DATA PROVIDED:
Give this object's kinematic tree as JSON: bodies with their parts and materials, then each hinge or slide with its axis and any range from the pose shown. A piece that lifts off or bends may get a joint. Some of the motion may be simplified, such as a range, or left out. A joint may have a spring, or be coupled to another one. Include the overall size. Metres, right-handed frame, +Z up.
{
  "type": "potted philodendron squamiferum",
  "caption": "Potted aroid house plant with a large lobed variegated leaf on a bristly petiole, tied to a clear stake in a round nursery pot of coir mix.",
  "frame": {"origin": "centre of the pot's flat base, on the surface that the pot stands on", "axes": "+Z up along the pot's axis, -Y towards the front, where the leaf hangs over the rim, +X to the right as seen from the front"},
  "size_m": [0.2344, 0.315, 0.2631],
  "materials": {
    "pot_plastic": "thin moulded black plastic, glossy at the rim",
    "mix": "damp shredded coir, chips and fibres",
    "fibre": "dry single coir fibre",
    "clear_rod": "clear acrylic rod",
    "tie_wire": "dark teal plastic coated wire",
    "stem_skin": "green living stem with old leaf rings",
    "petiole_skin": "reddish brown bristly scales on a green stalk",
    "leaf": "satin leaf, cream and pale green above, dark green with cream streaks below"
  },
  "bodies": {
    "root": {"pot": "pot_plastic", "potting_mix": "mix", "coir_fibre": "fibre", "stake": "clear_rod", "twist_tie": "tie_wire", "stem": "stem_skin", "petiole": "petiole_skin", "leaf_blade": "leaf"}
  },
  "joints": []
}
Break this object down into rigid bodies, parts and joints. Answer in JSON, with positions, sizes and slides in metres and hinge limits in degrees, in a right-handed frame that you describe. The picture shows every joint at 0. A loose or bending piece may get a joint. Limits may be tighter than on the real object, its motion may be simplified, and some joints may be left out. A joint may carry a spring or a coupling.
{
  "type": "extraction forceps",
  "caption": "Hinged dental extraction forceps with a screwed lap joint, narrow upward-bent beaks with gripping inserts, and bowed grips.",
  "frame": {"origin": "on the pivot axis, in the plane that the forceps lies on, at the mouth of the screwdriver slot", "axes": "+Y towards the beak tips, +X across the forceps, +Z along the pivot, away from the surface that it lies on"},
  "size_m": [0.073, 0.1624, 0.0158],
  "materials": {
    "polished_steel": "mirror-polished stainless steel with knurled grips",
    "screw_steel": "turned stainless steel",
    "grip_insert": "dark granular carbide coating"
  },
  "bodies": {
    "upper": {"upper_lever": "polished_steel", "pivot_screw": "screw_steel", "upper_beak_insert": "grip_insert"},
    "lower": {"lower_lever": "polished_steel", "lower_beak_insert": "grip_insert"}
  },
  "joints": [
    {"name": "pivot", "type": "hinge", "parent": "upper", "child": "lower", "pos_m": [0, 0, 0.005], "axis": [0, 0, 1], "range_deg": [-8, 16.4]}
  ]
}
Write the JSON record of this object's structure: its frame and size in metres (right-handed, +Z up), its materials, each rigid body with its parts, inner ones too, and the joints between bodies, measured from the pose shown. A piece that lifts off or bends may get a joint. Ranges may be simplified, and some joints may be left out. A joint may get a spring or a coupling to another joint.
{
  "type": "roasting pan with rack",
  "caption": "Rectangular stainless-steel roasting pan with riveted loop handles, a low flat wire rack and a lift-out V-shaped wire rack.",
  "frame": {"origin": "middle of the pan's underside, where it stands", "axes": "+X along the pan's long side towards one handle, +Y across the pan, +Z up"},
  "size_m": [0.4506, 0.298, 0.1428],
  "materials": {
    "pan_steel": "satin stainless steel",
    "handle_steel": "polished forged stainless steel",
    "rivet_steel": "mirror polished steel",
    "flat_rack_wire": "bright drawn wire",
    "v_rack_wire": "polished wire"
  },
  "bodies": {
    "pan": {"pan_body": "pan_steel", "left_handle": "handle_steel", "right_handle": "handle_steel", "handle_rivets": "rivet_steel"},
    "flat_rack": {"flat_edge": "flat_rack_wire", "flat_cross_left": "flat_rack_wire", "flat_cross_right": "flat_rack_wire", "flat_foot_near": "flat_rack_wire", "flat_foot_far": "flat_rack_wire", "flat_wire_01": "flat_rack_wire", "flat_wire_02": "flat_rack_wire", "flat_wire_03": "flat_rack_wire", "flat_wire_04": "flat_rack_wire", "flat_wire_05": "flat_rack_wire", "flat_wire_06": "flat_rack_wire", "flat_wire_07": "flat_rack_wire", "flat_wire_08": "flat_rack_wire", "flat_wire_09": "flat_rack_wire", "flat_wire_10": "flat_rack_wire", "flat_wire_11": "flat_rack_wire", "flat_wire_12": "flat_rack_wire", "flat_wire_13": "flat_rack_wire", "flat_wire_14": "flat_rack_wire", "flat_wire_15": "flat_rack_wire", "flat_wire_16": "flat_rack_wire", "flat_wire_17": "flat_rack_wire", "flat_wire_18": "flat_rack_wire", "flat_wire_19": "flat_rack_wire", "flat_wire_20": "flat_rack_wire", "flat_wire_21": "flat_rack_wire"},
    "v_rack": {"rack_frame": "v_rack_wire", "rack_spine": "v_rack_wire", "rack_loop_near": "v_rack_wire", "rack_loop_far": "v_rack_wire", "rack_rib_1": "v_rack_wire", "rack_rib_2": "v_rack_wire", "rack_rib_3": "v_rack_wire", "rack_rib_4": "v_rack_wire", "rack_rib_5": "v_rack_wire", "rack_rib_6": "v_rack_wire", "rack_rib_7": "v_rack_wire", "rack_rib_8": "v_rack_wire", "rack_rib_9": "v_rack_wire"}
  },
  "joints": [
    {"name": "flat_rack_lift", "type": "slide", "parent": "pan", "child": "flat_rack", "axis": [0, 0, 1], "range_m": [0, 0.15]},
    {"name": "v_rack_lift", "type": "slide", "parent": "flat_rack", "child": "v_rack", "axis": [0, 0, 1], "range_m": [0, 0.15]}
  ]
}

WHAT IS NEEDED:
Each line of the material above must be retyped precisely.

REPLY:
Give this object's kinematic tree as JSON: bodies with their parts and materials, then each hinge or slide with its axis and any range from the pose shown. A piece that lifts off or bends may get a joint. Some of the motion may be simplified, such as a range, or left out. A joint may have a spring, or be coupled to another one. Include the overall size. Metres, right-handed frame, +Z up.
{
  "type": "potted philodendron squamiferum",
  "caption": "Potted aroid house plant with a large lobed variegated leaf on a bristly petiole, tied to a clear stake in a round nursery pot of coir mix.",
  "frame": {"origin": "centre of the pot's flat base, on the surface that the pot stands on", "axes": "+Z up along the pot's axis, -Y towards the front, where the leaf hangs over the rim, +X to the right as seen from the front"},
  "size_m": [0.2344, 0.315, 0.2631],
  "materials": {
    "pot_plastic": "thin moulded black plastic, glossy at the rim",
    "mix": "damp shredded coir, chips and fibres",
    "fibre": "dry single coir fibre",
    "clear_rod": "clear acrylic rod",
    "tie_wire": "dark teal plastic coated wire",
    "stem_skin": "green living stem with old leaf rings",
    "petiole_skin": "reddish brown bristly scales on a green stalk",
    "leaf": "satin leaf, cream and pale green above, dark green with cream streaks below"
  },
  "bodies": {
    "root": {"pot": "pot_plastic", "potting_mix": "mix", "coir_fibre": "fibre", "stake": "clear_rod", "twist_tie": "tie_wire", "stem": "stem_skin", "petiole": "petiole_skin", "leaf_blade": "leaf"}
  },
  "joints": []
}
Break this object down into rigid bodies, parts and joints. Answer in JSON, with positions, sizes and slides in metres and hinge limits in degrees, in a right-handed frame that you describe. The picture shows every joint at 0. A loose or bending piece may get a joint. Limits may be tighter than on the real object, its motion may be simplified, and some joints may be left out. A joint may carry a spring or a coupling.
{
  "type": "extraction forceps",
  "caption": "Hinged dental extraction forceps with a screwed lap joint, narrow upward-bent beaks with gripping inserts, and bowed grips.",
  "frame": {"origin": "on the pivot axis, in the plane that the forceps lies on, at the mouth of the screwdriver slot", "axes": "+Y towards the beak tips, +X across the forceps, +Z along the pivot, away from the surface that it lies on"},
  "size_m": [0.073, 0.1624, 0.0158],
  "materials": {
    "polished_steel": "mirror-polished stainless steel with knurled grips",
    "screw_steel": "turned stainless steel",
    "grip_insert": "dark granular carbide coating"
  },
  "bodies": {
    "upper": {"upper_lever": "polished_steel", "pivot_screw": "screw_steel", "upper_beak_insert": "grip_insert"},
    "lower": {"lower_lever": "polished_steel", "lower_beak_insert": "grip_insert"}
  },
  "joints": [
    {"name": "pivot", "type": "hinge", "parent": "upper", "child": "lower", "pos_m": [0, 0, 0.005], "axis": [0, 0, 1], "range_deg": [-8, 16.4]}
  ]
}
Write the JSON record of this object's structure: its frame and size in metres (right-handed, +Z up), its materials, each rigid body with its parts, inner ones too, and the joints between bodies, measured from the pose shown. A piece that lifts off or bends may get a joint. Ranges may be simplified, and some joints may be left out. A joint may get a spring or a coupling to another joint.
{
  "type": "roasting pan with rack",
  "caption": "Rectangular stainless-steel roasting pan with riveted loop handles, a low flat wire rack and a lift-out V-shaped wire rack.",
  "frame": {"origin": "middle of the pan's underside, where it stands", "axes": "+X along the pan's long side towards one handle, +Y across the pan, +Z up"},
  "size_m": [0.4506, 0.298, 0.1428],
  "materials": {
    "pan_steel": "satin stainless steel",
    "handle_steel": "polished forged stainless steel",
    "rivet_steel": "mirror polished steel",
    "flat_rack_wire": "bright drawn wire",
    "v_rack_wire": "polished wire"
  },
  "bodies": {
    "pan": {"pan_body": "pan_steel", "left_handle": "handle_steel", "right_handle": "handle_steel", "handle_rivets": "rivet_steel"},
    "flat_rack": {"flat_edge": "flat_rack_wire", "flat_cross_left": "flat_rack_wire", "flat_cross_right": "flat_rack_wire", "flat_foot_near": "flat_rack_wire", "flat_foot_far": "flat_rack_wire", "flat_wire_01": "flat_rack_wire", "flat_wire_02": "flat_rack_wire", "flat_wire_03": "flat_rack_wire", "flat_wire_04": "flat_rack_wire", "flat_wire_05": "flat_rack_wire", "flat_wire_06": "flat_rack_wire", "flat_wire_07": "flat_rack_wire", "flat_wire_08": "flat_rack_wire", "flat_wire_09": "flat_rack_wire", "flat_wire_10": "flat_rack_wire", "flat_wire_11": "flat_rack_wire", "flat_wire_12": "flat_rack_wire", "flat_wire_13": "flat_rack_wire", "flat_wire_14": "flat_rack_wire", "flat_wire_15": "flat_rack_wire", "flat_wire_16": "flat_rack_wire", "flat_wire_17": "flat_rack_wire", "flat_wire_18": "flat_rack_wire", "flat_wire_19": "flat_rack_wire", "flat_wire_20": "flat_rack_wire", "flat_wire_21": "flat_rack_wire"},
    "v_rack": {"rack_frame": "v_rack_wire", "rack_spine": "v_rack_wire", "rack_loop_near": "v_rack_wire", "rack_loop_far": "v_rack_wire", "rack_rib_1": "v_rack_wire", "rack_rib_2": "v_rack_wire", "rack_rib_3": "v_rack_wire", "rack_rib_4": "v_rack_wire", "rack_rib_5": "v_rack_wire", "rack_rib_6": "v_rack_wire", "rack_rib_7": "v_rack_wire", "rack_rib_8": "v_rack_wire", "rack_rib_9": "v_rack_wire"}
  },
  "joints": [
    {"name": "flat_rack_lift", "type": "slide", "parent": "pan", "child": "flat_rack", "axis": [0, 0, 1], "range_m": [0, 0.15]},
    {"name": "v_rack_lift", "type": "slide", "parent": "flat_rack", "child": "v_rack", "axis": [0, 0, 1], "range_m": [0, 0.15]}
  ]
}